My grandfather did it.

John Rinkema was born and raised in Holland and came to Chicago in the early 1920s, seeking a better life for his young family. John was unsuccessful finding a job at first. Noticing that a great deal of construction was going on, he bought a toolbox and a set of tools and combed the neighborhood looking for work. A genial foreman, after taking him on, watched with good humor as John tried to figure out which end of the hammer to use. He learned.

John worked hard, honed his skills, and pulled hard on the bootstraps he was given. For several years he built houses, moving his growing family into a house while it was under construction, providing shelter until the home was completed and sold. By then, if his timing was good, the next house was habitable (barely) and the family would move again.
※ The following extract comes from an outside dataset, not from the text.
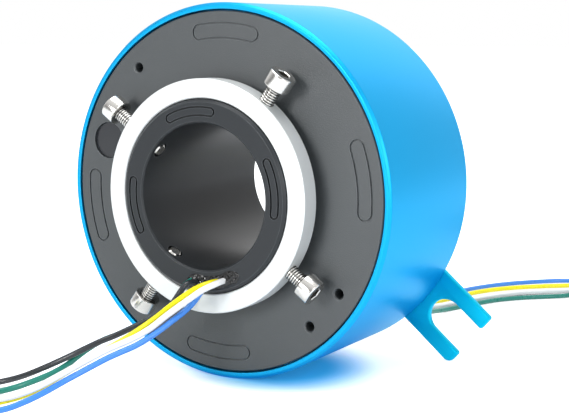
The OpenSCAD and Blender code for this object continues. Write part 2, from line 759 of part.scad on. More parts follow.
stator_black = [
    [15.5, 60, -38], [14.5, 71, -41], [13.5, 82, -45], [13, 93, -48], [14.5, 108.5, -48.5],
    [20.5, 125.5, -48.5], [25, 135.5, -48.5], [32.5, 145.5, -48.5], [42.5, 155, -48.5]
];
stator_yellow = [
    [13.5, 60, -38.5], [12, 71, -41], [11, 82, -44.5], [10.5, 93, -47], [11, 112, -48.5],
    [15, 133, -48.5], [21, 146, -48.5], [29, 155.5, -48.5], [39.5, 164.5, -48.5]
];
stator_blue = [
    [11.5, 60, -39.5], [9.5, 71, -42.5], [8, 82, -46], [7.5, 94, -48], [7.5, 108, -48.5],
    [8, 123, -48.5], [11.5, 139, -48.5], [18, 153.5, -48.5], [26, 164, -48.5], [36.5, 173.5, -48.5]
];

// Places across a bundle, from its left to its right as it runs to its coil
bundle_turn = [162, 234, 90, 306, 18];
// Places across the surface, just before the bundle forms
fan_steps = [-4.3, -2.1, 0, 2.1, 4.3];

function unit(v) = v / norm(v);

// The last two points of a lead's route, where it joins the bundle
function join_bundle(entry, heading, slot) =
    let (along = [cos(heading), sin(heading)], right = [sin(heading), -cos(heading)],
         near = entry - 4 * along + bundle_r * cos(bundle_turn[slot]) * right,
         far = entry - 17 * along + fan_steps[slot] * right)
    [
        [far[0], far[1], floor_z + 1 + 0.25 * abs(slot - 2)],
        [near[0], near[1], coil_mid_z + bundle_r * sin(bundle_turn[slot])]
    ];

// Straight out of the rotor's resin, along the route, and into the coil
function rotor_route(angle, points, slot) = concat(
    [at(duct_r, angle, rotor_exit_y), at(duct_r, angle, rotor_exit_y - 1.3)],
    points, join_bundle(rotor_coil_entry, rotor_coil_heading, slot));

function stator_route(i, points, slot) = concat(
    [at(exit_r, stator_lead_angle(i), stator_exit_y), at(exit_r, stator_lead_angle(i), stator_exit_y + 3)],
    points, join_bundle(stator_coil_entry, stator_coil_heading, slot));

// A tube of eight sides through the points of a route
module lead(points) {
    sides = 8;
    last = len(points) - 1;
    ring_points = [for (i = [0 : last])
        let (along = unit(points[min(i + 1, last)] - points[max(i - 1, 0)]),
             side = unit(cross(along, [0, 0, 1])),
             top = cross(side, along))
        for (k = [0 : sides - 1])
            let (a = (k + 0.5) * 360 / sides)
            points[i] + lead_d / 2 * (cos(a) * side + sin(a) * top)];
    walls = [for (i = [0 : last - 1], k = [0 : sides - 1])
        let (a = i * sides + k, b = i * sides + (k + 1) % sides)
        each [[a, b, b + sides], [a, b + sides, a + sides]]];
    ends = [[for (k = [sides - 1 : -1 : 0]) k], [for (k = [0 : sides - 1]) last * sides + k]];
    polyhedron(ring_points, concat(walls, ends), convexity = 10);
}

module rotor_lead_black() {
    color([0.10, 0.10, 0.11]) lead(rotor_route(duct_angle - 12.8, rotor_black, 4));
}

module rotor_lead_green() {
    color([0.10, 0.50, 0.42]) lead(rotor_route(duct_angle - 17.3, rotor_green, 3));
}

module rotor_lead_yellow() {
    color([0.95, 0.90, 0.10]) lead(rotor_route(duct_angle + 5.4, rotor_yellow, 2));
}

module rotor_lead_white() {
    color([0.93, 0.93, 0.92]) lead(rotor_route(duct_angle + 9.9, rotor_white, 1));
}

module rotor_lead_blue() {
    color([0.15, 0.40, 0.85]) lead(rotor_route(duct_angle - 1.6, rotor_blue, 0));
}

module stator_lead_blue() {
    color([0.15, 0.40, 0.85]) lead(stator_route(0, stator_blue, 0));
}

module stator_lead_yellow() {
    color([0.95, 0.90, 0.10]) lead(stator_route(1, stator_yellow, 1));
}

module stator_lead_black() {
    color([0.10, 0.10, 0.11]) lead(stator_route(2, stator_black, 2));
}

module stator_lead_white() {
    color([0.93, 0.93, 0.92]) lead(stator_route(3, stator_white, 3));
}

module stator_lead_green() {
    color([0.10, 0.50, 0.42]) lead(stator_route(4, stator_green, 4));
}

// Middle of a coil, which lies to the right of its bundle
function coil_centre(entry, heading) =
    entry + coil_outer_turn_r * [sin(heading), -cos(heading)];

rotor_coil_centre = coil_centre(rotor_coil_entry, rotor_coil_heading);
stator_coil_centre = coil_centre(stator_coil_entry, stator_coil_heading);

// Section of a coil, and of the ties round it
module coil_section(grow) {
    corner = 1.6;
    translate([coil_inner_r - grow, coil_lift - grow]) {
        for (x = [corner, coil_w + 2 * grow - corner], y = [corner, coil_w + 2 * grow - corner])
            translate([x, y]) circle(r = corner, $fn = 48);
        translate([corner, 0]) square([coil_w + 2 * grow - 2 * corner, coil_w + 2 * grow]);
        translate([0, corner]) square([coil_w + 2 * grow, coil_w + 2 * grow - 2 * corner]);
    }
}

module lead_coil(centre) {
    translate([centre[0], centre[1], floor_z]) rotate_extrude(convexity = 4) coil_section(0);
}

// Two bands round a coil, on opposite sides
module coil_ties(centre, heading) {
    span = 14;
    translate([centre[0], centre[1], floor_z])
        for (side = [0, 180])
            rotate([0, 0, heading + side - span / 2]) rotate_extrude(angle = span, convexity = 4)
                difference() {
                    coil_section(coil_lift);
                    coil_section(0);
                }
}

module rotor_lead_coil() { color([0.55, 0.55, 0.55]) lead_coil(rotor_coil_centre); }
module stator_lead_coil() { color([0.55, 0.55, 0.55]) lead_coil(stator_coil_centre); }
module rotor_coil_tie() { color([0.12, 0.12, 0.12]) coil_ties(rotor_coil_centre, rotor_coil_heading); }
module stator_coil_tie() { color([0.12, 0.12, 0.12]) coil_ties(stator_coil_centre, stator_coil_heading); }

housing();
front_cover();
rear_cover();
blanking_plug();
anti_rotation_fork();
fork_screws();
front_outer_race();
front_inner_race();
front_balls();
rear_outer_race();
rear_inner_race();
rear_balls();
rotor_sleeve();
clamp_ring();
clamp_screw_1();
clamp_screw_2();
clamp_screw_3();
clamp_screw_4();
conductor_ring_1();
conductor_ring_2();
conductor_ring_3();
conductor_ring_4();
conductor_ring_5();
insulating_washers();
stack_spacer();
retaining_ring();
rotor_inner_leads();
rotor_resin();
brush_block_upper();
brush_block_lower();
brushes_upper();
brushes_lower();
terminal_board();
stator_inner_leads();
stator_resin();
rotor_lead_black();
rotor_lead_green();
rotor_lead_yellow();
rotor_lead_white();
rotor_lead_blue();
stator_lead_black();
stator_lead_green();
stator_lead_yellow();
stator_lead_white();
stator_lead_blue();
rotor_lead_coil();
rotor_coil_tie();
stator_lead_coil();
stator_coil_tie();
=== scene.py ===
"""Dresses a through-bore slip ring and lights it on a pale floor.

The drum (housing, covers, fork) stands still, the sleeve with its clamp ring turns,
and five leads leave each side and end in a small tied coil on the floor.
Lengths are in millimetres and angles in degrees. Only a finish's and the studio's
own lengths are in metres, as their docstrings say.
"""

import logging
import math
from dataclasses import dataclass, field
from enum import Enum

import bmesh
import bpy
import numpy as np
from mathutils import Matrix, Vector


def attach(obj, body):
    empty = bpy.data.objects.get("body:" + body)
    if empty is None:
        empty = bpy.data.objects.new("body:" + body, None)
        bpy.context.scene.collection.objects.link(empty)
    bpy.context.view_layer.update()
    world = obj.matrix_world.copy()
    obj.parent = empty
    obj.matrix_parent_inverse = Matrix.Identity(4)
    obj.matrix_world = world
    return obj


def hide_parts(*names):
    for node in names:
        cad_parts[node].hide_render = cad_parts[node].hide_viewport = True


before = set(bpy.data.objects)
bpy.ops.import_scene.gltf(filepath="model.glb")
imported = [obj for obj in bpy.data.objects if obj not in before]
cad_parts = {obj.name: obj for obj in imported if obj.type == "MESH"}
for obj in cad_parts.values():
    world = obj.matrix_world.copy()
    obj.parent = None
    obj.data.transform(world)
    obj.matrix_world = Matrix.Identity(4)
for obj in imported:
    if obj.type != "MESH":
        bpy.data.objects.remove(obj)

LOG = logging.getLogger("slip_ring")
MM = 0.001
TURN = 2 * math.pi
FLOOR_Z = -49.5
ALONG = np.array([0.0, 1.0, 0.0])
Array = np.ndarray
Colour = tuple[float, float, float]
Point = tuple[float, float, float]
# Where the leads leave the collar's wire duct and the rear outlet: radius, angle and step
DUCT_R, DUCT_ANGLE = 22.025, 279.3
OUTLET_R, OUTLET_ANGLE, OUTLET_STEP = 39.735, -66.0, 2.46
Tree = bpy.types.NodeTree
Socket = bpy.types.NodeSocket


class Body(str, Enum):
    """The bodies that a piece can ride on."""

    STATOR = "stator"
    ROTOR = "rotor"


class Insulation(str, Enum):
    """The colours of the leads."""

    BLACK = "black"
    GREEN = "green"
    YELLOW = "yellow"
    WHITE = "white"
    BLUE = "blue"


# ---------- Shapes ----------


def srgb(red: int, green: int, blue: int) -> Colour:
    """Turns a colour of 0 to 255 a channel into the linear values that a shader takes.

    Args:
        red, green, blue: The colour as a screen shows it.

    Returns:
        The linear red, green and blue.
    """
    c = np.array([red, green, blue]) / 255
    linear = np.where(c <= 0.04045, c / 12.92, ((c + 0.055) / 1.055) ** 2.4)
    return tuple(float(x) for x in linear)


def at(radius: float, angle: float, y: float) -> Array:
    """A place from its radius and angle round the shaft, and its place along it."""
    a = math.radians(angle)
    return np.array([radius * math.cos(a), y, radius * math.sin(a)])


def unit(vectors: Array) -> Array:
    """Each vector divided by its length."""
    return vectors / np.maximum(np.linalg.norm(vectors, axis=-1, keepdims=True), 1e-12)


def smoothstep(x: Array, start: float, end: float) -> Array:
    """0 before start, 1 after end, and t*t*(3 - 2*t) between them."""
    t = np.clip((np.asarray(x, float) - start) / (end - start), 0, 1)
    return t * t * (3 - 2 * t)


def filleted(corners: Array, radii: Array, steps: int = 5) -> Array:
    """Rounds the corners of a closed outline.

    Each corner becomes a circular arc, written as a rational curve of the second degree:
    ((1-t)^2 A + 2 w t (1-t) C + t^2 B) / ((1-t)^2 + 2 w t (1-t) + t^2), where C is the
    corner, A and B are the points where the arc leaves its two sides, and w is the sine
    of half the corner's angle.

    Args:
        corners: The outline's corners, n by 2.
        radii: The radius of each corner, n values.
        steps: Parts that each arc has.

    Returns:
        The rounded outline, n * (steps + 1) by 2.
    """
    back, on = np.roll(corners, 1, 0) - corners, np.roll(corners, -1, 0) - corners
    u, v = unit(back), unit(on)
    half = np.arccos(np.clip((u * v).sum(1), -1, 1)) / 2
    reach = np.asarray(radii, float) / np.maximum(np.tan(half), 1e-6)
    side = np.minimum(np.linalg.norm(back, axis=1), np.linalg.norm(on, axis=1))
    reach = np.minimum(reach, side / 2)
    a, b = corners + u * reach[:, None], corners + v * reach[:, None]
    t = np.linspace(0, 1, steps + 1)[None, :, None]
    w = np.sin(half)[:, None, None]
    near, middle, far = (1 - t) ** 2, 2 * w * t * (1 - t), t**2
    top = near * a[:, None] + middle * corners[:, None] + far * b[:, None]
    return (top / (near + middle + far)).reshape(-1, 2)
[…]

There were bumps in the road. Deflated by the Great Depression, John, like many others, used Prohibition as a safety net. He rented a bigger house in a more prosperous neighborhood and distilled large quantities of moonshine in the basement. He ended up serving a short jail sentence after discovering, too late, that a mob lieutenant lived across the road. In those days the police often served as enforcement agents for Al Capone's gang. Capone's boys didn't like the competition, but at least they didn't kill him. Fortunately, white men distilling thousands of gallons of illegal liquor in the '20s didn't suffer stiff penalties like those conferred in more recent decades on black men who possessed a few grams of cocaine.

I am the beneficiary of John Rinkema's hard work and his good luck. My mother was well educated and met my father, a graduate student at the University of Chicago, at a rooming house John owned through his hard work. My father benefitted from a similar immigrant story and together my parents made a solid, middle-class life -- a platform from which my siblings and I had a plate full of opportunity to seize or squander. I did some of each.

Only in recent years have I fully recognized the deep flaws of the post-racial myth and the equally deep roots of my own white privilege. Equal opportunity has been a mirage for generations of black women and men. For several centuries in America, the law didn't even recognize the humanity of people of color, much less allow them to vote or own property. Even after emancipation, skin color served as a stern gatekeeper, limiting access to everything from housing, education and employment to the lines of credit that fueled the rise to prosperity for my grandfather and millions of white immigrants.

Around the time my grandfather came through Ellis Island, tens of thousands of black folks were fleeing the South for Chicago. They had no social or economic capital and, sadly and ironically, arrived to find a new set of racial barriers. By the 1920s strict racial covenants limited housing choice for blacks. Employers, most of whom were white European immigrants, were not so benevolent when it came to unskilled black men fresh from the Deep South.

Through the middle of the 20th century a thriving black community took root in parts of Chicago, but the gains were not sustained. The civil rights movement of the 1960s finally delegitimized racism, but attitudes are much harder to change than the law. After several decades of progress and hope, America's cities now look worse than they did before Martin Luther King, Jr. dreamed. Neighborhoods and schools are sharply segregated and poverty in black communities is lethal.

As you may have guessed, my grandfather built that small house at 89th and South May and my mother lived in it for a short time. It was the beginning of a journey that ended with a very successful life as a general contractor in an affluent Chicago suburb.

The description of the house and neighborhood came from my younger brother, who visited the corner several years ago. He knocked on the door of the house. A young boy opened the door with wary curiosity. The interior was oddly dark for midday. The boy said his mother couldn't come to the door because she was "coming down" from whatever substance she used to numb herself.

The corner of 89th and South May is the crossroads of America, where opportunity began for some and ended for others.